Rachel’s Ginger Beer, above, does just this with a few neat little drawings that connect to the brand. They aren’t the main logo but are used to accent and add a hint to whimsy to the overall design. The illustrated icons and used for the website design and on products such as tote bags.

Bright Color


Nothing says lighthearted fun like bright color choices. Bold, bright, saturated colors are visually interesting and can create that sense of fun and adventure.

While many more whimsical designers use bold yellows, oranges and greens with deep saturation, you don’t have to. Even tints of these happy hues can be effective.

The flat and material design trends contributed to the adoption of these color palettes. Palettes for these styles are a great place to start if you are unsure of how to get a color that communicates whimsy. Here are two great starter options:

Thin Lines and Strokes


Another way to keep the design light is to stick with thin lines and strokes throughout.

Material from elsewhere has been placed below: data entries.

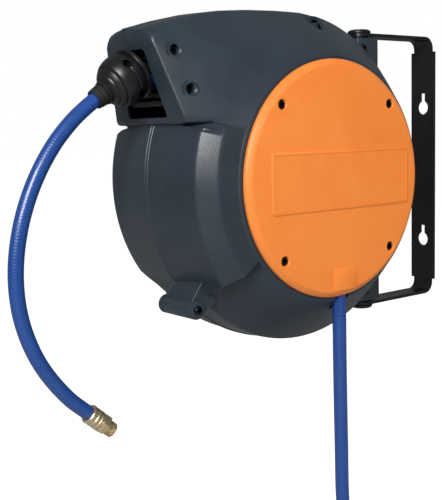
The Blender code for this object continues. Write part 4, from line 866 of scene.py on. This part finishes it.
def make_half(name, side, node):
    lip = 0.2
    rows = case_rows(0.0)
    base = rows[0]
    rows = eased_rows(rows)
    bead = []
    for height, y in ((BEAD_HEIGHT - 0.35, lip), (BEAD_HEIGHT, lip + 0.35), (BEAD_HEIGHT, 2.1),
                      (BEAD_HEIGHT * 0.6, 2.6), (0.0, 3.0)):
        bead.append([Vector((p.x, 0, p.z)) * (1 + height / math.hypot(p.x, p.z)) + Vector((0, y,
                0)) for p in base])
    outside = bead + rows[1:]
    inside = list(reversed(case_rows(WALL)))
    inside[-1] = [p + Vector((0, lip, 0)) for p in inside[-1]]
    bore = AXLE_RADIUS + GAP
    flat = CONE_Y - 1.1 * WALL
    if side < 0:
        floor = BULKHEAD_Y - BULKHEAD
        middle = [circle_row(CONE_RADIUS - 1.2, CONE_Y), circle_row(POCKET_RADIUS + 0.8, CONE_Y),
                  circle_row(POCKET_RADIUS, CONE_Y - 0.8),
                  circle_row(POCKET_RADIUS, BULKHEAD_Y), circle_row(bore, BULKHEAD_Y),
                      circle_row(bore, floor),
                  circle_row(POCKET_RADIUS + WALL, floor), circle_row(POCKET_RADIUS + WALL, flat)]
    else:
        # Closed back: a shallow dish with a raised hub round the axle's nut.
        middle = [circle_row(CONE_RADIUS - 1.2, CONE_Y), circle_row(CONE_RADIUS - 6.0, CONE_Y),
                  circle_row(CONE_RADIUS - 7.5, CONE_Y - 1.2),
                  circle_row(34.0, CONE_Y - 1.2), circle_row(32.5, CONE_Y), circle_row(bore, CONE_Y),
                      circle_row(bore, flat)]
    outside[-1] = circle_row(CONE_RADIUS, CONE_Y - 0.8)
    shell = piece(name, ring_body(outside + middle + inside, side), CASE, "case", [node], merge=0,
                  recalc=False)
    joined = [tool(f"{name}_void_{i}", bm) for i, bm in enumerate(added_to_shell(side))]
    removed = [tool(f"{name}_cut_{i}", bm) for i, bm in enumerate(cut_from_shell(side))]
    carve(shell, joined, removed, smooth=32)
    return shell


def added_to_shell(side):
    """Pivot lugs, the lower boss and its web, the scallop's boss and the screw cups."""
    out = (0, side, 0)
    made = []
    for end in (-1, 1):
        ys = sorted((0.2 * side, side * LUG_HALF_WIDTH))
        zs = sorted((end * 84.0, end * LUG_TOP))
        made.append(block((PIVOT_X - LUG_HALF_LENGTH, ys[0], zs[0]),
                          (PIVOT_X + LUG_HALF_LENGTH, ys[1], zs[1]), 1.5, 3))
    x, z = LOWER_LUG
    long = LOWER_LUG_REACH[side]
    made.append(rod(LOWER_LUG_RADIUS, long - 0.2, (x, side * (long + 0.2) / 2, z), out, 40, 1.0))
    inward = Vector((-x, 0, -z)).normalized()
    across = Vector((-inward.z, 0, inward.x))
    corners = []
    for along, half in ((-2.0, 6.8), (22.0, 12.5)):
        for sign in (-1, 1):
            for y in (0.2, long - 3.0):
                corners.append(Vector((x, side * y, z)) + inward * along + across * half * sign)
    made.append(wrapped(corners, 1.0))
    x, z = TOP_SCREW
    made.append(rod(11.5, SCALLOP_FLOOR + 5.8, (x, side * (SCALLOP_FLOOR + 6.2) / 2, z - 4.0), out, 40))
    for x, z in NOSE_SCREWS:
        wall = nose_side_y(x, z)
        made.append(rod(SCREW_HEAD_RADIUS + 3.2, NOSE_CUP_DEPTH,
                        (x, side * (wall - 1.5 - NOSE_CUP_DEPTH / 2), z), out))
    return made


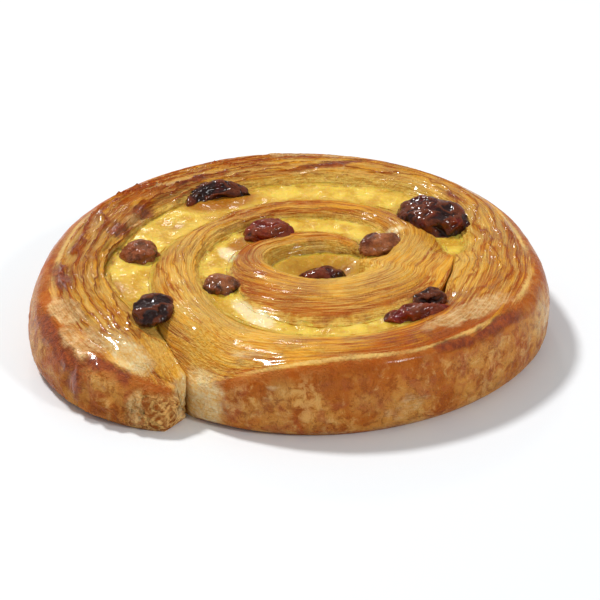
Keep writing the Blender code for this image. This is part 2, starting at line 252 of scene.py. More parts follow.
def smooth_through(points, at):
    """Points of each section at these positions along it, on a smooth curve through its points."""
    slope = np.gradient(points, axis=1)
    i = np.clip(at.astype(int), 0, points.shape[1] - 2)
    t = (at - i)[None, :, None]
    return curve_between(t, 1, points[:, i], slope[:, i], points[:, i + 1], slope[:, i + 1])


def even_angles(start, end, count, lead):
    """Angles at even steps along the roll, measured on the turn that the lead picks."""
    fine = np.linspace(start, end, 4000)
    length = np.concatenate([[0], np.cumsum(np.maximum(through(SEAM, fine[:-1] + lead), 9.0))])
    length *= math.radians(fine[1] - fine[0])
    steps = np.linspace(0, length[-1], count)
    return np.interp(steps, length, fine), steps


def placed(sections, angle):
    """The points of the sections, (distance from the eye, height), as spots in millimetres."""
    turn = np.radians(angle)[:, None]
    return np.stack([EYE[0] + sections[..., 0] * np.cos(turn), EYE[1] + sections[..., 0] * np.sin(turn),
                     sections[..., 1]], -1)


def patches(spots, wanted):
    """How far inside the nearest patch of a kind each spot lies: its strength in the middle, and 0 at one
    and a half times its half sizes."""
    inside = np.zeros(spots.shape[:-1])
    for kind, middle, length, width, height, yaw, strength in PATCHES:
        if kind == wanted:
            x, y, z = np.moveaxis(spots - middle, -1, 0)
            c, s = math.cos(math.radians(yaw)), math.sin(math.radians(yaw))
            lengthwise, sideways = (x * c + y * s) / length, (y * c - x * s) / width
            reach = np.sqrt(lengthwise**2 + sideways**2 + (z / height) ** 2)
            inside = np.maximum(inside, strength * (1 - reach / 1.5))
    return inside


def in_scene(name, data):
    """A new object in the scene, made of a mesh, a lamp or a lens."""
    thing = bpy.data.objects.new(name, data)
    bpy.context.scene.collection.objects.link(thing)
    return thing


def mark(data, name, values):
    """Stores one number or three for each point of a mesh, for its node group and material to read."""
    values = np.reshape(values, (len(data.vertices), -1))
    kind, key = ("FLOAT_VECTOR", "vector") if values.shape[1] == 3 else ("FLOAT", "value")
    data.attributes.new(name, kind, "POINT").data.foreach_set(key, values.ravel())


def faces_between(ring):
    """The quads between each ring of points and the next."""
    near, far = ring[:-1], ring[1:]
    return np.stack([near, np.roll(near, -1, 1), np.roll(far, -1, 1), far], -1).reshape(-1, 4)


def tube(name, spots, marks):
    """A closed tube through rings of spots, with a point at each end and its marks as attributes."""
    count, around = spots.shape[:2]
    hubs = [(spots[k, 0] + spots[k, -1]) / 2 + (0, 0, 0.4 * spots[k, :, 2].max()) for k in (0, -1)]
    ring = np.arange(count * around).reshape(count, around)
    first, last = count * around, count * around + 1
    faces = faces_between(ring)[:, ::-1].tolist()
    faces += [(first, ring[0, i - 1], ring[0, i]) for i in range(around)]
    faces += [(last, ring[-1, i], ring[-1, i - 1]) for i in range(around)]
    data = bpy.data.meshes.new(name)
    data.from_pydata(np.concatenate([spots.reshape(-1, 3), hubs]) * MM, [], faces)
    for key, values in marks.items():
        values = values.reshape(count * around, -1)
        mark(data, key, np.concatenate([values, values[[0, -1]]]))
    data.shade_smooth()
    return in_scene(name, data)


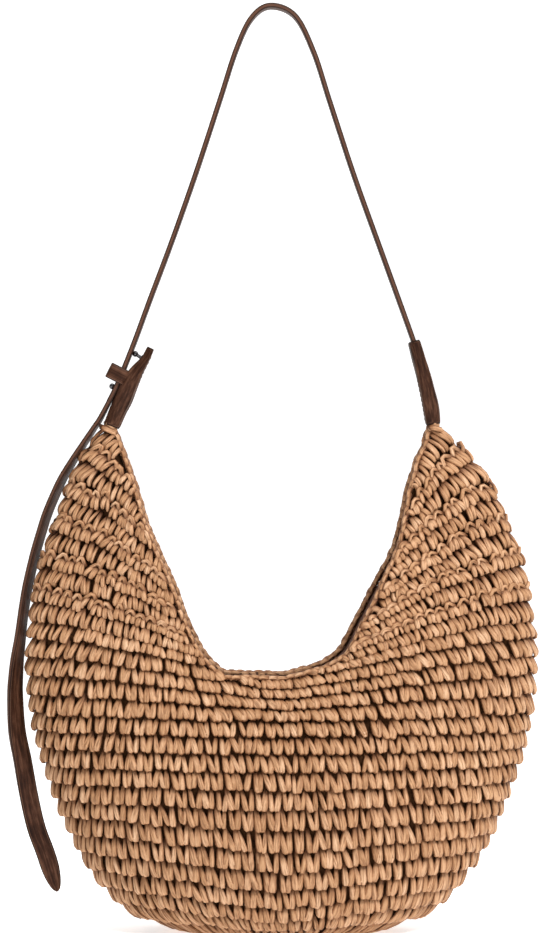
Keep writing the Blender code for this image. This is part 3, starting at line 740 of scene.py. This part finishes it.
def rim_border(name, facing, replaced):
    """Slip stitches along one rim, from tip to tip: one strand outside and one inside for each stitch."""
    share = np.linspace(0.995, -0.995, 1500)
    angle = np.arccos(share) * facing
    height = mouth_height(angle, SLIP_LINE)
    line = face(angle, height) - SLIP_INSET * face_normal(angle, height)
    run = np.concatenate([[0], np.cumsum(np.linalg.norm(np.diff(line, axis=0), axis=1))])
    count = int(run[-1] / SLIP_PITCH)
    at = (np.arange(count) + 0.5) / count * run[-1]
    sets = []
    for side in (1, -1):
        shift = (0.25 if side > 0 else 0.75) * SLIP_PITCH
        s = at[:, None] + shift + SLIP[:, 0] * 0.001 + rng.normal(0, 0.0003, (count, 1))
        s = np.clip(s, 0, run[-1])
        place = np.stack([np.interp(s, run, line[:, k]) for k in range(3)], -1)
        ahead = np.stack([np.interp(s + 0.0005, run, line[:, k]) - np.interp(s - 0.0005, run, line[:, k])
                          for k in range(3)], -1)
        ahead = unit(ahead)
        turn = np.interp(s, run, angle)
        way = face_normal(turn, mouth_height(turn, SLIP_LINE))
        up = unit(np.cross(ahead, way))
        up = up * np.sign(up[..., 2:3] + 1e-9)
        wobble = rng.normal(0, 0.00025, (2, count, 1, 1))
        points = (place + up * (SLIP[:, 1] * 0.001)[None, :, None] + up * wobble[0]
                  + way * side * (SLIP[:, 2] * 0.001)[None, :, None] + way * wobble[1])
        size = np.broadcast_to(SLIP_TAPER, (count, len(SLIP_TAPER)))
        sets.append((points, unit(way * side + 0.5 * up), SLIP_WIDTH * size, SLIP_DEPTH * size))
    paths, normals, widths, depths = joined(sets)
    made = ribbons(name, paths, normals, widths, depths, straw)
    bend_at_tips(made)
    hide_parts(replaced)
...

This can include borders for images, strokes for typography and the main imagery itself. Thin elements have less weight and create a sense of lightness on their own. Add that to other whimsical features or messaging and you’ve got a simple whimsical outline.

For the most impact, remember to use contrasting elements and don’t get caught with everything being too skinny. Note how Sonikpass, above, mixes thin and heavy lines. What’s nice about the thicker elements is that they have much more muted colors, so the weight is not overpowering. It’s a good yin and yang style design that’s aesthetically pleasing, uses the trend well and is easy for users to interact with.

Simple Animation


While animation is primarily used in website design as a tool to help create user engagement or provide instruction, it can also just be fun. From hover effects to stage changes to dancing or bouncing elements, simple bit of movement are light, and promote a positive feelings on the part of the user.

The best uses of animation right now follow those concepts while adding whimsy. To accomplish this, most of the designers are combining animation with one of the other techniques mentioned here – particularly use of bright color or illustrations – to delight and engage users.

The Pharrell Williams site, above, incorporates plenty of fun movement. The blob-style shapes pulsate, a color overlay provides a great hover state to help users read text and animated actions help you navigate the design with ease (it moves in every direction).

Purposeful Imperfection


One of the best ways to incorporate whimsy is through purposeful imperfection. We all make little mistakes and that’s OK. Use those little blemishes to your advantage.

Imperfections can happen anywhere in the design and come in many forms:

  • A stroke that’s just a little thicker or thinner than others.
  • Subtle differences in the characters of a typeface family.
  • Lines and illustrations that aren’t perfectly straight, aligned or square.
  • Mixing and matching of elements that don’t innately belong, such as interchanging lowercase and capital letters randomly or combining unusual color choices.
  • Animations that are just a little bit off balance.
  • Asymmetrical alignments.
  • Juxtaposition of reality and fantasy, such as a design that includes actual photographs and hand-drawn sketches or typefaces.


If you like whimsical concepts but are afraid to delve too deep into the trend, start small. Add a single type of element with a whimsical flair to see how it fits into your overall design scheme.

Whimsical design patterns tend to work particularly well on smaller designs, such as one-page websites or one-page printed elements because the techniques can get a little overwhelming when used en masse.